Alcohol remains one of the leading risk factors contributing to the global burden of disease. The contribution of alcohol to the global disease burden has been increasing from 2.6% of DALYs in 1990 to 3.7% of DALYs in 2019.
The alcohol industry remains to be the biggest obstacle to evidence-base public health action on alcohol. And the absence of robust infrastructure on all levels undermines sustained action, leadership, exchange, and accountability.

Growing awareness of the heavy burden alcohol harm causes
It had taken ten years for a substantive discussion of the global alcohol burden and the necessary policy response at the WHO governing bodies. The Executive Board’s decision by unanimous consent in February 2020 (EB146) finally changed this and identified alcohol as a “public health priority”.
EB146 decision also illustrated growing awareness of the heavy burden that alcohol harm places on a broad range of health and development goals. The decision also underlined the growing commitment to take much more ambitious actions to protect people from harms due to alcohol.
The decision contained four action points, requesting WHO and its Director General to:
- Develop an action plan (2022–2030) to effectively implement the WHO Global Alcohol Strategy as a public health priority;
- Develop a technical report on cross-border alcohol marketing, advertising and promotional activities, including those targeting youth and adolescents;
- Resource the work on alcohol harm and policy solutions adequately; and to
- Review the WHO Global Alcohol Strategy and report to the 166th session of the Executive Board in 2030 for further action.
Two years of making alcohol policy a priority
Since then, alcohol policy has been on the agenda over the last two years – and it is crucial that alcohol policy remains a regular agenda item in the coming years. WHO has conducted an extensive consultation process lasting two years, to develop the global alcohol action plan to accelerate alcohol policy development and implementation as public health priority – an urgent need according to WHO Member States. The consultation process included global and regional engagements with Member States, one informal meeting and web-based consultation with civil society and academia, and – controversially – also the alcohol industry, despite their fundamental conflict of interest.
After two years of consultation and negotiation of the draft action plan, the WHO Secretariat’s proposal for a global alcohol action plan won the unanimous approval from the Board. In the decision, members of the WHO Executive Board recommend to the 75th World Health Assembly (WHA75) in May 2022 to adopt the draft global alcohol action plan.

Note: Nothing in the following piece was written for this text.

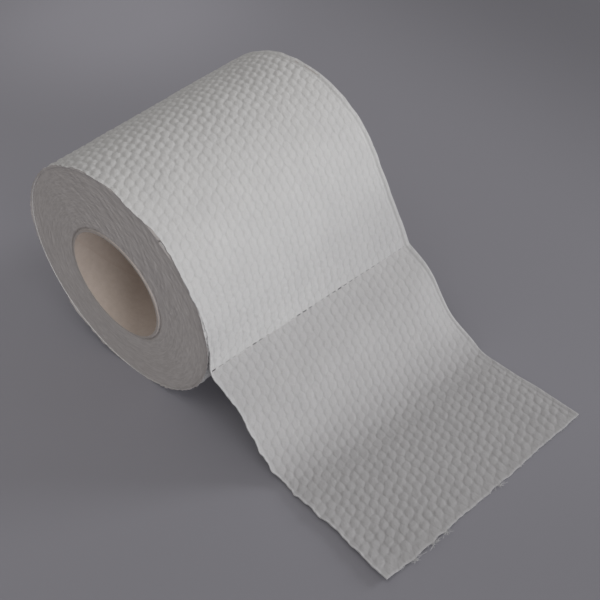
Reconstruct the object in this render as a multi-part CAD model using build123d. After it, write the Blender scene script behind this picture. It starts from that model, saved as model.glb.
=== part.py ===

Flaws and positive elements of the proposed global alcohol action plan
The proposed Global Alcohol Action Plan has several flaws such as it normalizes the role of alcohol industry, it maintains WHOs dialogue with the alcohol industry, it keeps the concept of harmful use of alcohol that is very misleading as evidence shows there is no positive effect of alcohol use.
Positive elements of the proposed action include increased ambition and commitment, better alcohol policy infrastructure, re-convening of an expert committee on problems related to alcohol consumption.
Overall, five key themes emerged from all statements representing national priorities, concerns, and contexts:
- Broad and strong support for an ambitious action, including ambitious goals and targets such as 20% alcohol use reduction per capita.
- Priority attention to the most cost-effective, evidence-based alcohol policy solutions, the best buys and the SAFER technical package.
- Unequivocal calls for WHO investment in technical support and capacity building for Member States to facilitate greater country impact.
- Emphasis of the importance of governance and infrastructure improvements for alcohol policy on all levels.
- Serious concerns about alcohol industry interference, and the need to develop technical guidance for Member States on how to avoid, or safeguard against potential conflicts of interest and industry interference in public health alcohol policy making.